Write each line out again exactly as written.
------------------------------
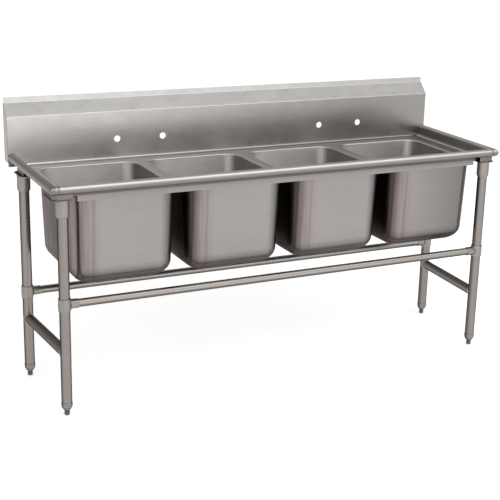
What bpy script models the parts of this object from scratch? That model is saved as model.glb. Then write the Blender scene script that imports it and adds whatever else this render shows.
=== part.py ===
"""Four compartment sink with a backsplash, on four adjustable legs.

Metres, +Z up. The origin is on the floor, under the middle of the sink: +X runs along its
length, +Y points at the wall behind it. Each named object is one piece of the real sink.
"""
import math

import bmesh
import bpy
from mathutils import Matrix, Vector

# ---- driving dimensions ----------------------------------------------------------------
LENGTH = 2.000          # over the rolled rims at both ends
DEPTH = 0.645           # front rim to wall
RIM_Z = 0.914           # top of the rolled rim
DECK_Z = 0.8605         # top of the deck, at the bottom of the shallow pan
SHEET = 0.0015          # stainless sheet, 16 gauge
GAP = 0.0003            # kept between pieces that touch
ROLL_R = 0.017          # rolled rim, outside radius
COVE_R = 0.012          # bend between deck and rim wall

SPLASH_FACE_Y = 0.2720  # front of the backsplash
SPLASH_BEND_Z = 1.0615  # where the slanted band starts
TILE_EDGE = 0.022       # upright lip along the wall
SPLASH_TOP_Z = 1.133
CAP_BOTTOM_Z = 0.876    # lower edge of the end caps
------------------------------
### RESULT OF THIS EXERCISE:
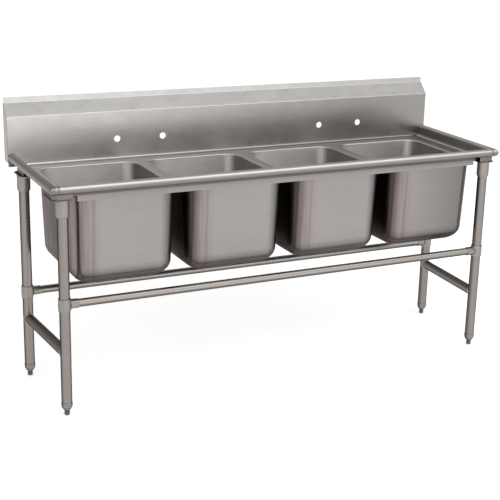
What bpy script models the parts of this object from scratch? That model is saved as model.glb. Then write the Blender scene script that imports it and adds whatever else this render shows.
=== part.py ===
"""Four compartment sink with a backsplash, on four adjustable legs.

Metres, +Z up. The origin is on the floor, under the middle of the sink: +X runs along its
length, +Y points at the wall behind it. Each named object is one piece of the real sink.
"""
import math

import bmesh
import bpy
from mathutils import Matrix, Vector

# ---- driving dimensions ----------------------------------------------------------------
LENGTH = 2.000          # over the rolled rims at both ends
DEPTH = 0.645           # front rim to wall
RIM_Z = 0.914           # top of the rolled rim
DECK_Z = 0.8605         # top of the deck, at the bottom of the shallow pan
SHEET = 0.0015          # stainless sheet, 16 gauge
GAP = 0.0003            # kept between pieces that touch
ROLL_R = 0.017          # rolled rim, outside radius
COVE_R = 0.012          # bend between deck and rim wall

SPLASH_FACE_Y = 0.2720  # front of the backsplash
SPLASH_BEND_Z = 1.0615  # where the slanted band starts
TILE_EDGE = 0.022       # upright lip along the wall
SPLASH_TOP_Z = 1.133
CAP_BOTTOM_Z = 0.876    # lower edge of the end caps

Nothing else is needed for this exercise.